How to style it without flattening it
- Use a root-lifting mousse on damp hair.
- Blow-dry the roots first, lifting them with your fingers.
- Keep conditioner off the crown so it does not collapse.
- Finish with a light dry texturizer, not a heavy cream.
Fine hair usually looks best when the ends are not too see-through. Ask for point-cutting rather than aggressive thinning. That keeps the line soft but still preserves the edge of the haircut. A little extra length in the back helps too, because fine hair can vanish if the tail gets cut too short.
This is the version that proves the cut is not only for big, thick heads of hair. It can work on finer strands. It just needs restraint.
15. Thick Hair Long Shag Mullet with a Long Tapered Tail
Thick hair loves a long shag mullet when the shape is built to remove bulk from the inside instead of hacking away at the perimeter. That distinction matters. If the outside line is chopped too hard, thick hair can puff into a pyramid. If the interior is cleaned out well, the cut moves.

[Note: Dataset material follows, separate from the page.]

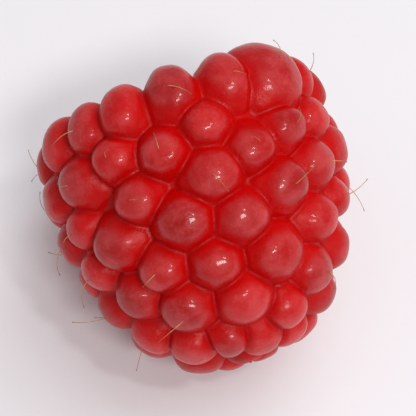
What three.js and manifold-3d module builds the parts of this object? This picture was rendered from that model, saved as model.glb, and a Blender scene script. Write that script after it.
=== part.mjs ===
// A ripe red raspberry, picked and lying on its side.
// It is one aggregate fruit: about a hundred drupelets, packed in a spiral, joined into a thick-walled cup.
// The hollow is where the fruit slipped off its core. The tip points to -Y, the mouth to +Y and a little up.
// Millimetres, +Z up. The origin is on the surface that the fruit lies on, under the middle of its box.
import * as THREE from "three";
import { mergeVertices } from "three/addons/utils/BufferGeometryUtils.js";
import Module from "manifold-3d";

const wasm = await Module();
wasm.setup();

// Body: the egg-shaped surface through the drupelets' middles, about the fruit's own axis Z, its tip at -Z.
const BODY_RADIUS = 8.15;
const BODY_HALF_LENGTH = 9.7;
const SHOULDER = 0.185; // how much wider the mouth half is than the tip half
const BLUNTNESS = 0.61; // under 1, the tip is blunter than an ellipse's
const RIM_LATITUDE = THREE.MathUtils.degToRad(32); // where the last ring of drupelets turns into the mouth
const LOPSIDED = 0.03; // share by which one side is fuller than the other
const FULL_SIDE = THREE.MathUtils.degToRad(-20);
const SAG_WIDE = 1.035; // the soft fruit spreads sideways where it lies
const SAG_LOW = 0.965;

// Drupelets: the spacing of their middles along the body, and the dome that each one shows.
const TIP_SPACING = 2.55;
const BELLY_SPACING = 3.12;
const RIM_SPACING = 2.8;
const BELLY_LATITUDES = [-0.35, 0.3]; // radians, between which the spacing is widest
const DOME_HEIGHT = 1.9; // from a drupelet's middle to its top
const DOME_SPREAD = 0.7; // half-width over spacing: over 0.58, so that three neighbours always meet
const PRESSING = 1.08; // how much more room each drupelet presses for than its spacing
const PRESS_ROUNDS = 60;
const PRESS_SHARE = 0.25; // share of its missing room that a drupelet makes in one round
const RIM_COUNT = 17; // drupelets in the last ring, round the mouth
const RIM_BAND = THREE.MathUtils.degToRad(9); // latitude that this ring takes for itself
const RIM_STRETCH = 1.15; // its drupelets are drawn out over the lip
const STRETCH_LATITUDE = 0.45; // radians, where they begin to be
const PROUD_SIDE = THREE.MathUtils.degToRad(-43); // its biggest drupelet stands here
const PROUD_SIZE = 1.55;
const UNEVEN_SIZE = 0.16;
const UNEVEN_PLACE = 0.22;
const GOLDEN_ANGLE = Math.PI * (3 - Math.sqrt(5));

// Cup: the wall that carries the domes, and the hollow left by the core.
const WALL_COVER = 0.9; // how far the wall stands outside the drupelets' middles
const HOLLOW_MOUTH_RADIUS = 4.9;
const HOLLOW_WAIST_RADIUS = 4.2;
const HOLLOW_DEPTH = 13.2;
const FLARE = 1.6; // height over which the lip rounds into the hollow
const NECK = 2.5; // height from the flare down to the waist
const HOLLOW_BLUNTNESS = 0.8;
const CUP_SIDES = 28;

// Resting pose: the tip dips until three drupelets carry the fruit, with its middle of mass between them.
const ROLL = THREE.MathUtils.degToRad(-10.1); // about the fruit's own axis
const TIP_DOWN = THREE.MathUtils.degToRad(16.34);
const CONTACT_DEPTH = 0.18; // how far each of them is pressed flat by the fruit's weight
const BLOCK = 40; // side of the block that presses them, wider than the fruit

// A repeatable number from 0 to 1 for drupelet i and its trait k.
function chance(i, k) {
  const x = Math.sin(i * 12.9898 + k * 78.233 + 4.1) * 43758.5453;
  return x - Math.floor(x);
}

// The body's point at a latitude, as radius and height.
function bodyAt(latitude) {
  const girth = Math.max(Math.cos(latitude), 0) ** BLUNTNESS;
  const radius = BODY_RADIUS * girth * (1 + SHOULDER * Math.sin(latitude));
  return new THREE.Vector2(radius, BODY_HALF_LENGTH * Math.sin(latitude));
}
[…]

The long tapered tail gives the style its mullet character without making the back feel heavy and draggy. I like this version because it keeps length where you can still enjoy it, while the crown and sides get enough reduction to stop the whole shape from sitting like a helmet. The best cuts here use a mix of slide cutting, point cutting, and careful layering so the hair falls in pieces rather than one solid mass.
A thick-haired shag mullet also holds a style longer than fine hair does. You can rough-dry it, add a little curl with a large iron, or wear it almost straight and still keep the shape. That flexibility is the reward for dealing with all that density in the chair.
If you have thick hair, do not let anyone thin the ends to the point of frizz. Ask for weight removal inside the shape and a clean, tapered finish at the back. Then keep up with trims every 8 to 10 weeks so the outline stays sharp instead of fuzzy.
This version ages well, grows out well, and still looks good when you have not had time to fuss with it. That is about as useful as a haircut gets.